A practical implementation model often looks like this.
1. Define the Program Scope
Determine which regulations, contractual commitments, internal standards, and business activities are in scope. Clarify whether the program is enterprise-wide or focused on a particular domain, such as privacy, product quality, cybersecurity, or government contracting.
2. Identify Obligations and Expectations
Build or clean up the requirement inventory. This step often exposes overlaps, missed obligations, outdated assumptions, and areas where customer commitments exceed minimum regulatory requirements.
3. Map Requirements to Processes and Owners
Translate obligations into business process impacts. This is where compliance becomes operational. Requirements should connect to departments, workflows, controls, records, and responsible roles.
4. Evaluate Existing Controls
Determine what already exists, what works, what is informal, and what is missing. This is usually where the gap between perceived compliance and actual control becomes visible.
5. Design the Program Structure
Develop the management layer around the controls. That may include policy architecture, escalation rules, review cadence, metrics, internal monitoring, issue management, and leadership oversight.
6. Implement, Train, and Stabilize
Roll the program into normal operations. Clarify expectations, train responsible roles, establish evidence practices, and resolve early friction points.
7. Monitor and Improve
A compliance program is never finished in a static sense. Requirements change, operations evolve, and controls degrade over time. The program needs review, testing, and improvement mechanisms to stay credible.

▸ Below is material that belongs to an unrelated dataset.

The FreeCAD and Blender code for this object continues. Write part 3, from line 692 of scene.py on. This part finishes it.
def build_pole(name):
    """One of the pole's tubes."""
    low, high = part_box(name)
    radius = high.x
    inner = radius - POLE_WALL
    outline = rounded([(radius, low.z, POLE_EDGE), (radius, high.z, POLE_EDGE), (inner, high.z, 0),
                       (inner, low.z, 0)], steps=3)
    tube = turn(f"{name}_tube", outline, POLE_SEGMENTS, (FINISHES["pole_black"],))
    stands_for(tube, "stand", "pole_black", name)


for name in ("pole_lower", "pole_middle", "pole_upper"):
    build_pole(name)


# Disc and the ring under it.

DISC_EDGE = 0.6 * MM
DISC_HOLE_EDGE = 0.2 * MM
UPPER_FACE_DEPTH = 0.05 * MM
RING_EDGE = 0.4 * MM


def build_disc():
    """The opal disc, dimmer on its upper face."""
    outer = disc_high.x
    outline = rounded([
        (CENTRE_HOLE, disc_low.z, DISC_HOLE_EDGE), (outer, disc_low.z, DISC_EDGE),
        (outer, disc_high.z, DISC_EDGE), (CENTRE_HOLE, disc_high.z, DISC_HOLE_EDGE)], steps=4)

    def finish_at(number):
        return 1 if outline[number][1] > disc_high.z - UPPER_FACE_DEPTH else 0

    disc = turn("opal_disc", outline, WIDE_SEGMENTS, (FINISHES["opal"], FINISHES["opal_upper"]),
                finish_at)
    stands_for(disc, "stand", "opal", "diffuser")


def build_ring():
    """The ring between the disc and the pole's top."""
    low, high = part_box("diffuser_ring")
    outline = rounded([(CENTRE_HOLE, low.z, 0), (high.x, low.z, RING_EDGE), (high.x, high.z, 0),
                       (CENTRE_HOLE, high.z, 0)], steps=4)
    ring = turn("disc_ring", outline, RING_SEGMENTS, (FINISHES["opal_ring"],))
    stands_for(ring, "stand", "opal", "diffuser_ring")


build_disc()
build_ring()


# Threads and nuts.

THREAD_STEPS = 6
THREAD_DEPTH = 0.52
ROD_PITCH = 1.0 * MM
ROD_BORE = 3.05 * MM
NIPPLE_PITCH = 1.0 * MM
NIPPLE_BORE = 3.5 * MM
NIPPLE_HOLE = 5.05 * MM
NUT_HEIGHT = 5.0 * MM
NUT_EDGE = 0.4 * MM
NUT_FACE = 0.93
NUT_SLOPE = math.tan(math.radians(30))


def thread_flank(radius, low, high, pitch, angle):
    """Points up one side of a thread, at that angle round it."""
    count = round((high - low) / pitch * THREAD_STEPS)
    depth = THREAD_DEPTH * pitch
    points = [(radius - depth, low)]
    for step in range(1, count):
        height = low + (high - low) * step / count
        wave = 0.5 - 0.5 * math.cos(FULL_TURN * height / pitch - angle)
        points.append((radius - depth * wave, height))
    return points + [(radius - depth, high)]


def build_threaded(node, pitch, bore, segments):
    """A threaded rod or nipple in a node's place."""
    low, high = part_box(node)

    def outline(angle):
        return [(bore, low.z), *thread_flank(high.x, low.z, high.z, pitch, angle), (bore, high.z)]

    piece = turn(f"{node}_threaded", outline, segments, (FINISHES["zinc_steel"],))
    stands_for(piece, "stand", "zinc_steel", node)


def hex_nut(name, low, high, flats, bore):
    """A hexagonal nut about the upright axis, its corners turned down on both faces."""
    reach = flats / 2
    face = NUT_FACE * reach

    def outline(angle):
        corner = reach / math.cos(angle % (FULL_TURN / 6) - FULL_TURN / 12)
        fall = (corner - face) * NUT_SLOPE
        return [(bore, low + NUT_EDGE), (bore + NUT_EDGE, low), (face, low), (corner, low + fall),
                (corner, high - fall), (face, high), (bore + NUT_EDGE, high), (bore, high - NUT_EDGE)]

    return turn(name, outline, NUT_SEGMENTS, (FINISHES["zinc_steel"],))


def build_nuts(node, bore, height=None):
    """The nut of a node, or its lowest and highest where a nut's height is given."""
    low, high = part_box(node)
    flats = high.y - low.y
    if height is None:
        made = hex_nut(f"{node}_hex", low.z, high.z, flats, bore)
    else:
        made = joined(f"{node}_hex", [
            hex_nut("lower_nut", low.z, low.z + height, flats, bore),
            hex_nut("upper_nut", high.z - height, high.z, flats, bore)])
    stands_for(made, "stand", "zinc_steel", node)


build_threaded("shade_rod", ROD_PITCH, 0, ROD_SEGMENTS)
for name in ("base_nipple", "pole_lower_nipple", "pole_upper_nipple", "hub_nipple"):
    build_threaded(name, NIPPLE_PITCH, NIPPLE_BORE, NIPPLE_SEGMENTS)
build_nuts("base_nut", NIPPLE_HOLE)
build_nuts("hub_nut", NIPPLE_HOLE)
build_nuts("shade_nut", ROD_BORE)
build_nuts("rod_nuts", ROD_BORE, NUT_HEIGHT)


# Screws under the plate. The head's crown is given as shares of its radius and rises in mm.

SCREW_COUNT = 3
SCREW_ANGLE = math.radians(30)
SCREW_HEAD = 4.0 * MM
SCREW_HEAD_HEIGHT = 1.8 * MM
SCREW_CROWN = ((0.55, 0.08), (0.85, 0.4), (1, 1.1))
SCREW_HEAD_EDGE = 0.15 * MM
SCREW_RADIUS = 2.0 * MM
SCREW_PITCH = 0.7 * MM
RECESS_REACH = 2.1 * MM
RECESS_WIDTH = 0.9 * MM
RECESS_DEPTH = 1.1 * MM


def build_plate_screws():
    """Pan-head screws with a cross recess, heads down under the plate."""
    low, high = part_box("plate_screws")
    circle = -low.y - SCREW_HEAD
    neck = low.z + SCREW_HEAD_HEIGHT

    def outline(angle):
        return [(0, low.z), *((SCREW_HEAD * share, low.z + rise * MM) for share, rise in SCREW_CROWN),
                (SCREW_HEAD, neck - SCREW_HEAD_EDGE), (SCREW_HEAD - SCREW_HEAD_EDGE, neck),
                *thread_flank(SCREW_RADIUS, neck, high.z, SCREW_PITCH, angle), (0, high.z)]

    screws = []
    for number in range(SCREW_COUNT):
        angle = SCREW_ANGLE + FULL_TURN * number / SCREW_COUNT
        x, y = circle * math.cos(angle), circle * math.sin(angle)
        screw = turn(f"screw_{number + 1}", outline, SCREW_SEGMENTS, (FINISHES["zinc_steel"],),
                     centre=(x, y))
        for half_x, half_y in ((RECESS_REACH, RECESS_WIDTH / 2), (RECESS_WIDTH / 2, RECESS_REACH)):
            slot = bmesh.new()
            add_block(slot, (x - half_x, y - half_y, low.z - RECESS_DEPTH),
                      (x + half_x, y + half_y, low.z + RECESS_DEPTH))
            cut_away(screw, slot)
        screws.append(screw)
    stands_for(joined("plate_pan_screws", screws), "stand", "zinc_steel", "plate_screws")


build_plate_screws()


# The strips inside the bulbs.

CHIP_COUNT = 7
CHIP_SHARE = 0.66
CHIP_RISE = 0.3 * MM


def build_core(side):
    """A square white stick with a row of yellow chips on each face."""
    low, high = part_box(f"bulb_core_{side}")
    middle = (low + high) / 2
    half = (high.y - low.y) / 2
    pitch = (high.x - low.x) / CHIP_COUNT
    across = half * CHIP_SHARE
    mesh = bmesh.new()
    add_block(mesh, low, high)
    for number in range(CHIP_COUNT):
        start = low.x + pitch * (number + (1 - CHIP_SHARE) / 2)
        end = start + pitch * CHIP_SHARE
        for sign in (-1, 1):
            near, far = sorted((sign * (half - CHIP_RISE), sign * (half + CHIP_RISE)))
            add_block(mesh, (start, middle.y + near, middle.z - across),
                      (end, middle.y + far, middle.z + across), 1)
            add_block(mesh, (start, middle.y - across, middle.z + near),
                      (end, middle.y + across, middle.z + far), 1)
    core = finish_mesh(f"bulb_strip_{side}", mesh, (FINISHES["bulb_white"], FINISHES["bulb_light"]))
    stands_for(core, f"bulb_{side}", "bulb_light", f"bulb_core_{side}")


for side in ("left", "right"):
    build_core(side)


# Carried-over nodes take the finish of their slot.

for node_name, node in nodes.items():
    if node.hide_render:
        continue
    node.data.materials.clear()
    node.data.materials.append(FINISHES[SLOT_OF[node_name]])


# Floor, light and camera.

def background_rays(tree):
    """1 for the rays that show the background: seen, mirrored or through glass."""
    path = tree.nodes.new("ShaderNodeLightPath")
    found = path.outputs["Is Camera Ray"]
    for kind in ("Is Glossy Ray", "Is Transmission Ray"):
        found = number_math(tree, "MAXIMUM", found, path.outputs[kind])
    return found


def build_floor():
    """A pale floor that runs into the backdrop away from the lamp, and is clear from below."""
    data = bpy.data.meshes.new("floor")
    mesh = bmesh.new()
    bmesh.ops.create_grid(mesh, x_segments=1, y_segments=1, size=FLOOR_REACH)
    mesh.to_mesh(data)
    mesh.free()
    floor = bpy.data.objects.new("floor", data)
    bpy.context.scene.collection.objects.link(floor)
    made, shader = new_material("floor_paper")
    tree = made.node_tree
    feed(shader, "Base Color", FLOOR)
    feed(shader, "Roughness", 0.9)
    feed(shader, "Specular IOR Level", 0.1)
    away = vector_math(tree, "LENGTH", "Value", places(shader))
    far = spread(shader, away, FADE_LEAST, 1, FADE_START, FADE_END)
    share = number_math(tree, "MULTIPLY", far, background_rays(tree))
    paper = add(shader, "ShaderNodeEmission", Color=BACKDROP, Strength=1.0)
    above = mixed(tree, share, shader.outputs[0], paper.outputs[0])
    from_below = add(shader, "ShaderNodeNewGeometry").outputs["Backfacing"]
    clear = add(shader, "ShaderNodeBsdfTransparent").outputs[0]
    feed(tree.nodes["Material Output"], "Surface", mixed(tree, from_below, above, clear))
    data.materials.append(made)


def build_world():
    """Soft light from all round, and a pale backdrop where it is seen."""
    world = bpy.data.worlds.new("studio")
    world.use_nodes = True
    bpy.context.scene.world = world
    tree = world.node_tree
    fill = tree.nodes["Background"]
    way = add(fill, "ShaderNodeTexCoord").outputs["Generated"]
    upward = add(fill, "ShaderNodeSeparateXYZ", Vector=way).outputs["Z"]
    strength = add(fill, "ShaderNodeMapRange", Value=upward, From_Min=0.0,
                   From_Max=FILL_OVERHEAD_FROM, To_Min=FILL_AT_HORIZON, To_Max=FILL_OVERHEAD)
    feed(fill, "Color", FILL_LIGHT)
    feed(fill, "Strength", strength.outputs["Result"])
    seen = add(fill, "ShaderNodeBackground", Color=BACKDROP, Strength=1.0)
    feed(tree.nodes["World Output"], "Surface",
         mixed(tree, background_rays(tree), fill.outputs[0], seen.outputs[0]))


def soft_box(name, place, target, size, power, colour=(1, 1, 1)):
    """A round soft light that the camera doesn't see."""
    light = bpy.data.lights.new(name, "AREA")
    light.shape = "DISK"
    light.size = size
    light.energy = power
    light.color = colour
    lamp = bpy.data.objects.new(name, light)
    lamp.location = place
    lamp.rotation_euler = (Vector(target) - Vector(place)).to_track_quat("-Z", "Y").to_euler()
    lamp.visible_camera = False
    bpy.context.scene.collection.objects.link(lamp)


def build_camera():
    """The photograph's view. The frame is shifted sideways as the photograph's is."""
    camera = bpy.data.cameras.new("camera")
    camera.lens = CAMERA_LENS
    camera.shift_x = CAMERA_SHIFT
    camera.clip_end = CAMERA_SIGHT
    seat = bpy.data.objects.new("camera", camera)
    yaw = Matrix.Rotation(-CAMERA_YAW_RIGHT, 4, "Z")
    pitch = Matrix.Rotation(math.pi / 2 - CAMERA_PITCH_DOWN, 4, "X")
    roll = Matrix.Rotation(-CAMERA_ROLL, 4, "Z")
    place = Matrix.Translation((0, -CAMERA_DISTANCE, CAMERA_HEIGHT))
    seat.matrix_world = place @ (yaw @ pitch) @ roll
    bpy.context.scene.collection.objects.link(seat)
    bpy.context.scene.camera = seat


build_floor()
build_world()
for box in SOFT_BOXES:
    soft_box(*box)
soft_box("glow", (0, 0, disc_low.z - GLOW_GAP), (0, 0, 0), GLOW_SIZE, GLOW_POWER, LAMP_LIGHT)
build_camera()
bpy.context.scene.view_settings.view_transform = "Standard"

Organizations often pair this work with Compliance Management System, Internal Audit Services, or Enterprise Risk Framework depending on maturity and complexity.
The Difference Between a Weak Program and a Useful One
A weak compliance program is mostly symbolic. It looks organized from a distance, but it depends on manual reminders, heroic individuals, and inconsistent evidence.
A useful compliance program is operational. It creates clarity across functions. It helps people know what matters, what to do, what to document, and when to escalate. It also gives leadership a basis for informed oversight rather than assumption.
The difference usually comes down to whether the program is integrated into actual management routines. When compliance is separate from process ownership, risk review, internal audit, and corrective action, it tends to become superficial.
That is why many organizations eventually need stronger alignment across compliance, risk, and operational management. For some, that means building a clearer path into Enterprise Risk Management Framework or Virtual Compliance Officer support if internal ownership is still developing.
Strategic Value Beyond Compliance
A compliance program should reduce exposure, but that is not its only value. Well-structured programs also strengthen execution.
They improve cross-functional coordination. They make process weaknesses easier to detect. They create more defensible decisions. They help organizations scale without losing control of obligations that were once managed informally.
This becomes especially important in regulated, customer-audited, or fast-growing environments. In those settings, compliance is often a signal of management maturity. Customers and partners are not only evaluating whether an organization has policies. They are evaluating whether the organization can operate predictably under scrutiny.
That is the broader business case. A compliance program supports resilience, customer confidence, and decision discipline. It helps an organization move from reactive correction to managed control.
If You’re Evaluating a Compliance Program
The important question is not whether your organization has compliance documents. It is whether your obligations are translated into accountable, monitored, repeatable operating practices.
If you cannot clearly explain what applies, who owns it, how it is controlled, what evidence exists, and how performance is reviewed, the program likely needs work. In most cases, the right response is not more paperwork. It is a better structure.